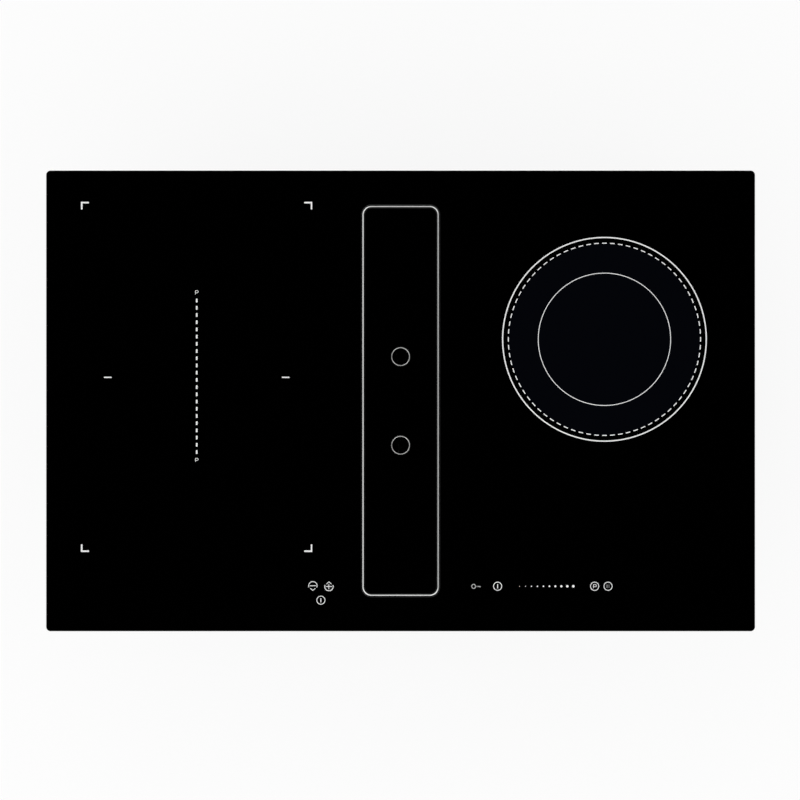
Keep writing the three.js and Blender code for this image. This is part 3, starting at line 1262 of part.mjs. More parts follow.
function terminalBox() {
  const shell = prism(
    roundedRect(TERMINAL_W, TERMINAL_D, TERMINAL_CORNER, 0, 0, 3), TERMINAL_Z, TRAY_Z);
  const square = prism(
    rectangle(TERMINAL_W, TERMINAL_D / 2, 0, TERMINAL_D / 4), TERMINAL_Z, TRAY_Z);
  const inside = prism(
    rectangle(
      TERMINAL_W - 2 * TERMINAL_WALL, TERMINAL_D - TERMINAL_WALL + CUT,
      0, (TERMINAL_WALL + CUT) / 2),
    TERMINAL_Z + TERMINAL_WALL, TRAY_Z - TERMINAL_WALL);
  const glandHole = prismX(
    circle(GLAND_THREAD_R + TURN_GAP, 0, TERMINAL_MID_Z, 20),
    -TERMINAL_W / 2 - CUT, -TERMINAL_W / 2 + TERMINAL_WALL + CUT);
  const earDepth = TURN_GAP + LID_KNUCKLE_R + LID_PIN_R;
  const earH = LID_HINGE_Z + LID_PIN_R;
  const ears = [-1, 1].map((side) => prismX(
    rectangle(
      earDepth + SINK, earH, TERMINAL_D / 2 + (earDepth - SINK) / 2, TRAY_Z - earH / 2),
    side * LID_EAR_X - LID_EAR_T / 2, side * LID_EAR_X + LID_EAR_T / 2));
  const pin = prismX(circle(LID_PIN_R, LID_PIN_Y, LID_PIN_Z, 12), -LID_EAR_X, LID_EAR_X);
  const box = cutAway(shell.add(square), [inside, glandHole]);
  return part('terminal_box', join([box, ...ears, pin]), blackPlastic);
}

// Cap-shaped lid, heavy beyond its pin so that it hangs shut
function terminalLid() {
  const face = TERMINAL_D / 2 + TURN_GAP;
  const bottom = TERMINAL_Z + TURN_GAP;
  const top = LID_PIN_Z - LID_PIN_R - EASY_GAP;
  const middle = (top + bottom) / 2;
  const cap = prismY(rectangle(TERMINAL_W, top - bottom, 0, middle), face, face + LID_DEPTH);
  const hollow = prismY(
    rectangle(TERMINAL_W - 2 * TERMINAL_WALL, top - bottom - 2 * TERMINAL_WALL, 0, middle),
    face - CUT, face + LID_DEPTH - TERMINAL_WALL);
  const knuckles = [-1, 1].flatMap((side) => {
    const x0 = side * LID_KNUCKLE_X - LID_KNUCKLE_L / 2;
    const web = rectangle(
      2 * LID_KNUCKLE_R, LID_PIN_Z - top + SINK, LID_PIN_Y, (LID_PIN_Z + top - SINK) / 2);
    return [
      prismX(circle(LID_KNUCKLE_R, LID_PIN_Y, LID_PIN_Z), x0, x0 + LID_KNUCKLE_L),
      prismX(web, x0, x0 + LID_KNUCKLE_L),
    ];
  });
  const bore = prismX(
    circle(LID_PIN_R + TURN_GAP, LID_PIN_Y, LID_PIN_Z, 12), -TERMINAL_W, TERMINAL_W);
  const lid = cutAway(join([cap, ...knuckles]), [hollow, bore]);
  return part('terminal_lid', lid, blackPlastic);
}

function terminalBlock() {
  const bottom = TERMINAL_Z + TERMINAL_WALL;
  const body = prism(rectangle(BLOCK_W, BLOCK_D), bottom, bottom + BLOCK_H);
  const pitch = BLOCK_W / BLOCK_POLES;
  const wells = Array.from({ length: BLOCK_POLES }, (_, i) =>
    prism(
      circle(BLOCK_SCREW_R, (i - (BLOCK_POLES - 1) / 2) * pitch, 0, 10),
      bottom + BLOCK_H / 2, bottom + BLOCK_H + CUT));
  return part('terminal_block', cutAway(body, wells), whitePlastic);
}

// Cable gland: hexagon collar and domed nut outside the box, threaded neck
// through its wall
function cableGland() {
  const face = GLAND_NUT_L;
  const crown = (GLAND_NUT_R + GLAND_BORE_R) / 2;
  const neck = revolve([
    [GLAND_BORE_R, -GLAND_REACH],
    [GLAND_THREAD_R, -GLAND_REACH],
    [GLAND_THREAD_R, face - GLAND_COLLAR_L],
    [crown, face],
    [GLAND_BORE_R, face],
  ], 12);
  const bore = prism(circle(GLAND_BORE_R + SINK, 0, 0, 12), -CUT, face);
  const collar = prism(circle(GLAND_NUT_R, 0, 0, 6), 0, GLAND_COLLAR_L);
  const nut = prism(
    circle(GLAND_NUT_R - SLIP_GAP, 0, 0, 6), GLAND_COLLAR_L + EASY_GAP, face - GLAND_COLLAR_L);
  const gland = join([neck, collar.subtract(bore), nut.subtract(bore)]);
  const mesh = part('cable_gland', gland, greyPlastic);
  mesh.rotation.y = -QUARTER;
  mesh.position.set(-TERMINAL_W / 2, 0, TERMINAL_MID_Z);
  return mesh;
}

function fanControlBox() {
  const right = -PLENUM_W / 2;
  const x = right - CONTROL_W / 2;
  const outline = (grow) => roundedRect(
    CONTROL_W + grow, CONTROL_D + 2 * grow, CONTROL_CORNER, x - grow / 2, 0, 3);
  const top = CONTROL_Z + CONTROL_H;
  const sockets = Array.from({ length: CONTROL_SOCKETS }, (_, i) => {
    const y = (i - (CONTROL_SOCKETS - 1) / 2) * CONTROL_SOCKET_PITCH;
    return prismX(
      rectangle(CONTROL_SOCKET_PITCH * 0.6, CONTROL_H / 5, y, CONTROL_Z + CONTROL_H / 3),
      right - CONTROL_W - CUT, right - CONTROL_W + CONTROL_W / 4);
  });
  const body = join([
    prism(outline(0), CONTROL_Z, top),
    prism(outline(CONTROL_LIP), top - CONTROL_LID_T, top),
  ]);
  return part('fan_control_box', cutAway(body, sockets), blackPlastic);
}

// ----------------------------------------------------------------- assembly

const cooktop = new THREE.Group();

cooktop.add(
  glassTop(), perimeterSeal(), glassFrame(), baseTray(),
  inletTrim(), coverGasket(), inletShaft(),
  coverGlass(), coverBacking(),
  fingerRing('finger_ring_front', -1), fingerRing('finger_ring_rear', 1),
  filterBasket(), filterMesh(), filterGrip(), dripTray(),
  plenumTub(), plenumLid(), fanControlBox(), touchCarrier());

cooktop.add(hobTouchBoard(), fanTouchBoard());

cooktop.add(groupAt(FAN_X, FAN_Y, [
  scrollLower(), scrollUpper(), inletHood(), impeller(), motorRotor(), motorStator(),
]));

const outlet = groupAt(DUCT_X, 0, [
  outletSpigot(), flapPin(),
  backdraftFlap('backdraft_flap_upper', 1), backdraftFlap('backdraft_flap_lower', -1),
]);
outlet.position.z = DUCT_Z;
cooktop.add(outlet);

for (const [end, side] of [['front', -1], ['rear', 1]]) {
  cooktop.add(groupAt(-ZONE_X, LEFT_ZONE_Y + side * LEFT_COIL_PITCH / 2, [
    obloidCarrier(`coil_carrier_left_${end}`), obloidWinding(`coil_winding_left_${end}`),
  ]));
}

cooktop.add(groupAt(ZONE_X, RIGHT_ZONE_Y, [
  roundCarrier('coil_carrier_right'),
  roundWinding(
    'coil_winding_right_outer', OUTER_WINDING_R, OUTER_WINDING_R - OUTER_WINDING_W),
  roundWinding('coil_winding_right_inner', INNER_WINDING_R, INNER_WINDING_EYE_R),
]));

const leftReach = (LEFT_COIL_PITCH + LEFT_COIL_D) / 2 + SHIELD_MARGIN;
const rightFront = RIGHT_COOLER_Y - COOLER_SIZE / 2 - SHIELD_MARGIN;
const rightRear = RIGHT_ZONE_Y + RIGHT_COIL_R + SHIELD_MARGIN;
cooktop.add(
  groupAt(-ZONE_X, 0, [
    coilShield('coil_shield_left', LEFT_ZONE_Y - leftReach, LEFT_ZONE_Y + leftReach)]),
  groupAt(ZONE_X, 0, [coilShield('coil_shield_right', rightFront, rightRear)]));

for (const [hand, x, y] of [['left', -ZONE_X, LEFT_COOLER_Y], ['right', ZONE_X, RIGHT_COOLER_Y]]) {
  cooktop.add(groupAt(x, y, [
    powerBoard(`power_board_${hand}`), heatSink(`heat_sink_${hand}`),
    coolerFrame(`cooling_fan_frame_${hand}`), coolerWheel(`cooling_fan_wheel_${hand}`),
  ]));
}

cooktop.add(groupAt(TERMINAL_X, TERMINAL_Y, [
  terminalBox(), terminalLid(), terminalBlock(), cableGland(),
]));

for (const [end, sideY] of [['front', -1], ['rear', 1]]) {
  for (const [hand, sideX] of [['left', -1], ['right', 1]]) {
    cooktop.add(clamp(`${hand}_${end}`, sideX * CLAMP_X, sideY * CLAMP_Y, -sideY));
  }
}

export default cooktop;
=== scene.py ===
"""Downdraft induction cooktop: finishes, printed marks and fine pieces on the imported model."""
import json
import math

import bmesh
import bpy
from mathutils import Matrix, Vector

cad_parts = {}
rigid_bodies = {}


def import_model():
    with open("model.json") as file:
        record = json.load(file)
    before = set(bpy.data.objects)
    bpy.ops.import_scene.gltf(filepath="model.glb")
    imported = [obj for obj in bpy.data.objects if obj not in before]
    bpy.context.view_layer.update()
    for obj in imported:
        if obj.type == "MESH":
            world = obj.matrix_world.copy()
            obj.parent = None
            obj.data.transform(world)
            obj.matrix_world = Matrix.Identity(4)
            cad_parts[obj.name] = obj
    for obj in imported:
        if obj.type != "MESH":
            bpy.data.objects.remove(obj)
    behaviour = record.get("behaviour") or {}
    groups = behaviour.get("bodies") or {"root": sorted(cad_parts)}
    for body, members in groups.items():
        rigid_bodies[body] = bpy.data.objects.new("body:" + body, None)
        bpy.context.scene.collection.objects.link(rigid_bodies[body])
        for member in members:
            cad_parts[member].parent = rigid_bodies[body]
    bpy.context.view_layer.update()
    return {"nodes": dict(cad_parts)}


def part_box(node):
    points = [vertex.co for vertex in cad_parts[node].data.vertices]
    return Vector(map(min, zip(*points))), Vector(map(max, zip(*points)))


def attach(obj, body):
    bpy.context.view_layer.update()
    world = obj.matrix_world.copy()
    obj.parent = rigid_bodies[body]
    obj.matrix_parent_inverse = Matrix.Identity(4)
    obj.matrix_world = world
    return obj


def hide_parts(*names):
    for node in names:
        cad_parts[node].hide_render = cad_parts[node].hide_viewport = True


MM = 0.001

for thing in list(bpy.data.objects):
    bpy.data.objects.remove(thing)

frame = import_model()
nodes = frame["nodes"]

# Heights, sizes as width, depth and corner radius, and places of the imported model, in mm.
GLASS_Z, TOP_Z = 212, 216
GLASS_TOP = 215.96            # the print stands 0.04 proud of it
PRINT_LOW = 215.93
GLASS = (800, 520, 5)
OPENING = (88, 442, 11)
TRIM = (87, 441, 10.5)
COVER = (81.4, 435.4, 7.7)
GASKET = (81.4, 435.4, 6.5)
SEAL = (794, 514, 5)
OBLONG_COIL = (217, 177, 50)
FINGER_Y = 50
ZONE = (230, 69.5)
COIL_Z = 203
BLOWER = (200, -40)
# The scroll's outlet duct, seen from the blower's axis.
DUCT_RIGHT, DUCT_LEFT, TONGUE = Vector((158.5, 245)), Vector((-58.5, 245)), Vector((56.2, 80.3))


# -------- finishes

class Tree:
    """A node tree filled from empty. An input is a value, a colour of three or another output."""

    def __init__(self, tree):
        self.tree = tree
        tree.nodes.clear()

    def node(self, kind, inputs, **settings):
        node = self.tree.nodes.new(kind)
        for key, value in settings.items():
            setattr(node, key, value)
        for key, value in inputs.items():
            socket = node.inputs[key]
            if isinstance(value, bpy.types.NodeSocket):
                self.tree.links.new(value, socket)
            else:
                socket.default_value = (*value, 1) if socket.type == "RGBA" else value
        return node

    def add(self, kind, inputs, output=0, **settings):
        """Adds a node and gives one of its outputs."""
        return self.node(kind, inputs, **settings).outputs[output]

    def math(self, operation, *values):
        return self.add("ShaderNodeMath", dict(enumerate(values)), operation=operation)

    def vector(self, operation, *values, output="Vector"):
        return self.add(
            "ShaderNodeVectorMath", dict(enumerate(values)), output, operation=operation)

    def blend(self, first, second, share):
        """Sum of two values, of which the first one makes up a share."""
        return self.math("ADD", self.math("MULTIPLY", first, share),
                         self.math("MULTIPLY", second, 1 - share))

    def where(self, kind="Object"):
        return self.add("ShaderNodeTexCoord", {}, kind)

    def axis(self, vector, name):
        return self.add("ShaderNodeSeparateXYZ", {"Vector": vector}, name)

    def spread(self, value, low, high, from_low=0.3, from_high=0.7):
        """Stretches a range of the value over another range."""
        return self.add("ShaderNodeMapRange", {
            "Value": value, "From Min": from_low, "From Max": from_high,
            "To Min": low, "To Max": high})

    def ramp(self, value, *stops):
        """Colours along a value, as (position, colour) stops in rising order."""
        node = self.node("ShaderNodeValToRGB", {"Fac": value})
        elements = node.color_ramp.elements
        elements[0].position, elements[1].position = stops[0][0], stops[-1][0]
        for position, _ in stops[1:-1]:
            elements.new(position)
        for element, (_, color) in zip(elements, stops):
            element.color = (*color, 1)
        return node.outputs["Color"]

    def mixed(self, factor, first, second):
        inputs = {0: factor, 6: first, 7: second}
        return self.add("ShaderNodeMix", inputs, 2, data_type="RGBA")

    def rays(self, *kinds):
        """1 for any of the named kinds of ray, 0 for the others."""
        path = self.node("ShaderNodeLightPath", {})
        value = path.outputs[kinds[0]]
        for kind in kinds[1:]:
            value = self.math("MAXIMUM", value, path.outputs[kind])
        return value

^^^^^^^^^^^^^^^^

> **THE TASK**:
Only the number should be given: how many lines of the data contain the word "members"?

> **TASK ANSWER**:
2